The next day Tarheel found his voice while shopping with a friend. I did not expect Tarheel to emerge so dramatically, certainly not in the real world anyway. A sweat-shirt listed at $68 was on sale for $39 at American Apparel. The cashier charged me $68. I didn’t notice until after my credit card had been processed. I alerted the employee to the mistake.
“Sorry, no refunds.”
“It’s not a refund. You charged me the wrong price.”
“Well you paid that price. I can’t help if the item is on sale now.”
“But this actual item, in my bag, has been marked down.”
“Nobody knows when that was written, you could have written that right now.”
“Are you crazy? What kind of two-bit operation are you running here?”
It seemed like a crucial moment of conflict in the clerk’s confused, unhappy life. He would not back down. He perhaps had some kind of deep-rooted spiritual sickness. This opposing ugliness—the ugliness of retail—released the true, terrible Tarheel in all his awesome horror.
The clerk stood on an elevated three foot stoop. He wore a robust Hulk Hogan-style moustache for ironic effect. Tarheel reached up and grabbed both ends of it with his thumbs, forefingers and middle fingers then tried to lift himself up. The clerk screamed in a high tone, “What the hell are you doing?”
“What the hell are you doing?” Tarheel wanted to know. My friend looked horrified. She wasn’t enthusiastic about the whole Tarheel Slim experiment in the first place. Tarheel grabbed the clerk by his long blonde hair and slammed his head into the counter, then started grinding his fist into the clerk’s orbital bone. Tarheel punched his skull ten times to the rhythmic chant of an imagined 1984 wrestling crowd.
Tarheel opened the cash register and heroically grabbed the $30 he was owed, playing entirely to this imagined crowd. With a wild gleam in his eye he grabbed all the bills and threw them in the air, “Make it rain!” he cried in jubilation. He kicked the clerk in the kidneys. The clerk tried to crawl away and Tarheel stomped his skull against the rich, honeyed veneer of the parquet floor.
A high-strung manager appeared with a taser, hell-bent on tasing anyone he could. Tarheel got hold of the taser without much difficulty and tased the living daylights out of the manager.
“Anyone else want to get tased?” Tarheel screamed.
A hipster girl who’d been shopping for tights said, “No way, don’t tase me, please”. Tarheel gave her a hard look, but in the end showed mercy.

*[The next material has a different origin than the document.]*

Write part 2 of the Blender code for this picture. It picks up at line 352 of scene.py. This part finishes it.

I went home and logged into Tarheel’s Facebook account. On the newsfeed a bleached bimbo from my isolated and television-informed hometown lamented the end of her four-year relationship. Her most popular post had more comments than my many piquant insights from the past month combined: “Learn from yesterday, live for today, hope for tomorrow,” it said. It was everything Tarheel stood firm against, some functional illiterate’s cheap attempt at Chicken Soup profundity that was blindly—yet genuinely, enthusiastically—supported by a culture of “like”-clicking cave-dwellers.

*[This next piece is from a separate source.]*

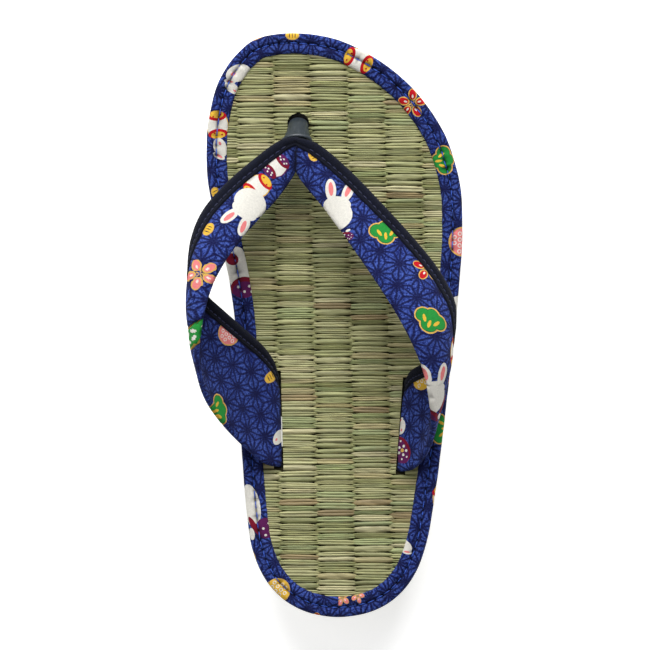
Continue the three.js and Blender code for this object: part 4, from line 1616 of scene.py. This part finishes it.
def make_camera():
    data = bpy.data.cameras.new("camera")
    data.sensor_width = SENSOR
    data.lens = SENSOR * (CAMERA_DISTANCE - insole_top(120) * MM) / VIEW_HEIGHT
    data.clip_end = 20
    camera = bpy.data.objects.new("camera", data)
    bpy.context.scene.collection.objects.link(camera)
    low, high = CAD_BOX
    camera.location = ((low[0] + high[0]) / 2, (low[1] + high[1]) / 2, CAMERA_DISTANCE)
    bpy.context.scene.camera = camera


def make_light(name, place, size, power):
    data = bpy.data.lights.new(name, "AREA")
    data.size = size
    data.energy = power
    light = bpy.data.objects.new(name, data)
    light.location = place
    light.rotation_euler = (-Vector(place)).to_track_quat("-Z", "Y").to_euler()
    bpy.context.scene.collection.objects.link(light)


def make_stage():
    mesh = bpy.data.meshes.new("floor")
    square = ((-1, -1), (1, -1), (1, 1), (-1, 1))
    mesh.from_pydata([(x * FLOOR_REACH, y * FLOOR_REACH, 0) for x, y in square], [], [(0, 1, 2, 3)])
    floor = bpy.data.objects.new("floor", mesh)
    bpy.context.scene.collection.objects.link(floor)
    shades = Shades("floor", roughness=0.9, specular=0.1)
    shades.link(srgb(255, 255, 255), shades.surface.inputs["Emission Color"])
    shades.link(FLOOR_GLOW, shades.surface.inputs["Emission Strength"])
    mesh.materials.append(shades.finish(srgb(232, 232, 232)))
    world = bpy.data.worlds.new("world")
    world.use_nodes = True
    background = world.node_tree.nodes["Background"]
    background.inputs["Color"].default_value = (1, 1, 1, 1)
    background.inputs["Strength"].default_value = SURROUND
    bpy.context.scene.world = world
    make_light("key", *KEY_LIGHT)
    make_light("fill", *FILL_LIGHT)
    bpy.context.scene.view_settings.view_transform = "Standard"


make_camera()
make_stage()
make_sole()
make_board()
make_mat()
make_slit_lining()
make_binding()
make_binding_stitches()
make_band("inner_band", inner_strap, INNER_MOTIFS, INNER_CREASES, INNER_HEMP, 1.0)
make_band("outer_band", outer_strap, OUTER_MOTIFS, OUTER_CREASES, OUTER_HEMP, 2.0)
make_edging()
make_edging_stitches()
make_sleeve()
make_toe_tab()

It would have been real vicious if Tarheel “liked” this given his stated intentions. It would be confounding, annoying, patronizing—the equivalent of an unexpected tasing. Fortunately, I thought better of it, and showed some restraint. People knew that I was Tarheel Slim after all. Tarheel had to be kept in check.

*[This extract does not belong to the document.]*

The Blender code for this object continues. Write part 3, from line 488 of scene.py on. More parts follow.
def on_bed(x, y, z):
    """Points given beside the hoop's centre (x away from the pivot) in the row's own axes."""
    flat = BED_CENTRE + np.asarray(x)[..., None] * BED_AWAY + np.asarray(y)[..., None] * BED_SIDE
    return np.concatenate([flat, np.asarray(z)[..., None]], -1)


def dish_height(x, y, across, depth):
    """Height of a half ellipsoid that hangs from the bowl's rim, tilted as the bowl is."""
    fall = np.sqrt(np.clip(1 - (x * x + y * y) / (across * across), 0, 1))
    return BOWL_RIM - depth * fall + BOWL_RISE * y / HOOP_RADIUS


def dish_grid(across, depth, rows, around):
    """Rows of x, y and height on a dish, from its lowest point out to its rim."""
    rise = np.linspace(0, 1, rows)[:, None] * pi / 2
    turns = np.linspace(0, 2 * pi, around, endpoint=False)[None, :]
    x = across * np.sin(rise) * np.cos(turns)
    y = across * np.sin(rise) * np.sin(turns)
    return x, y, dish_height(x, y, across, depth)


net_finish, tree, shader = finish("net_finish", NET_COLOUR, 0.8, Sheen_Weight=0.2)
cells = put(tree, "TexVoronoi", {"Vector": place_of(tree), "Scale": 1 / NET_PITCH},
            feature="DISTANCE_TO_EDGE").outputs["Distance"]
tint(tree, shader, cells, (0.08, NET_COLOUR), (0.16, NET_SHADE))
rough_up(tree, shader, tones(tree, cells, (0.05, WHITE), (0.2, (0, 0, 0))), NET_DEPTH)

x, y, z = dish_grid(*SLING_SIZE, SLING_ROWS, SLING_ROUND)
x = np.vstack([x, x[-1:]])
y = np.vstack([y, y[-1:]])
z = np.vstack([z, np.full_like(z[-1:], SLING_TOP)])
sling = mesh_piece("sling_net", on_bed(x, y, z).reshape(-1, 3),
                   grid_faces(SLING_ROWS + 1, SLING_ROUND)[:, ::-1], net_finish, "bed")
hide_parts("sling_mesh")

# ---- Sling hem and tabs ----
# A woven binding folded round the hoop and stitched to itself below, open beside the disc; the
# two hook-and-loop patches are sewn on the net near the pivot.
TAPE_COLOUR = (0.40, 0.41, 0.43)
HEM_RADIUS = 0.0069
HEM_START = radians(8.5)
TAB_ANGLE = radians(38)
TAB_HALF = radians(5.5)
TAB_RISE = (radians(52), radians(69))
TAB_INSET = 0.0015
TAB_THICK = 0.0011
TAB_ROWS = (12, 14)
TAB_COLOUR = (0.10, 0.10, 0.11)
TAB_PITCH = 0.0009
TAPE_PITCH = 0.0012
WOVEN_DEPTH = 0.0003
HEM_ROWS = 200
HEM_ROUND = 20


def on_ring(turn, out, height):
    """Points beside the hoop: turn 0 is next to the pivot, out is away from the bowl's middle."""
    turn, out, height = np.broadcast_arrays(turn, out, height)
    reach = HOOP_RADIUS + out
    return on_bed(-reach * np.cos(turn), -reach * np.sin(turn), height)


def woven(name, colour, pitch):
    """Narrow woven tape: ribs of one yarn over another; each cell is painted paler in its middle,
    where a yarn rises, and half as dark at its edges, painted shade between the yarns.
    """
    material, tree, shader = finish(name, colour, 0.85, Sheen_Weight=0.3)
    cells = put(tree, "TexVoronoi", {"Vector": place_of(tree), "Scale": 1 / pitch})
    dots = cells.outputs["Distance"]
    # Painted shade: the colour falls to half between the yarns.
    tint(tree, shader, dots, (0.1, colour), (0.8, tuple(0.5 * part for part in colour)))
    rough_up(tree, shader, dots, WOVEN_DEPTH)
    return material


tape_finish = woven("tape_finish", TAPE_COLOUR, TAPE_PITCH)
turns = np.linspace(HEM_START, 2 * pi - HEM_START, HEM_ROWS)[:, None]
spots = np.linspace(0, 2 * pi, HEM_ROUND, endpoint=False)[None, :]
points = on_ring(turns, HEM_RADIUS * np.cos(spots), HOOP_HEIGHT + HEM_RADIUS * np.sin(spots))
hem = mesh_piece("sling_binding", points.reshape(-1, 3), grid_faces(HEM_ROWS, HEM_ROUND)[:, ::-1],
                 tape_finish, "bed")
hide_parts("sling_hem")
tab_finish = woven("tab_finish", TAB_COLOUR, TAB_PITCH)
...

0 thoughts on “Skull Stomping @ American Apparel

  1. You gave yourself away Tarheel when you opened with your name. There was never any doubt among us you were you and that none of us could claim you. Your alter-ego on the other hand, he’s a local boy~ like a gift from Grandma: it’s always going to be a sweater and socks. The most polite thing we can do is smile and move on. I mean, seriously; the sweater still has the tag from when you got it on sale before we even met and the diabetic socks are clearly a regift.
    At least with Tarheel Slim, we know where you stand besides just opposite us.
    Now could you please move? You’re blocking the door. We’re expecting Tarheel and he’ll be here any minute.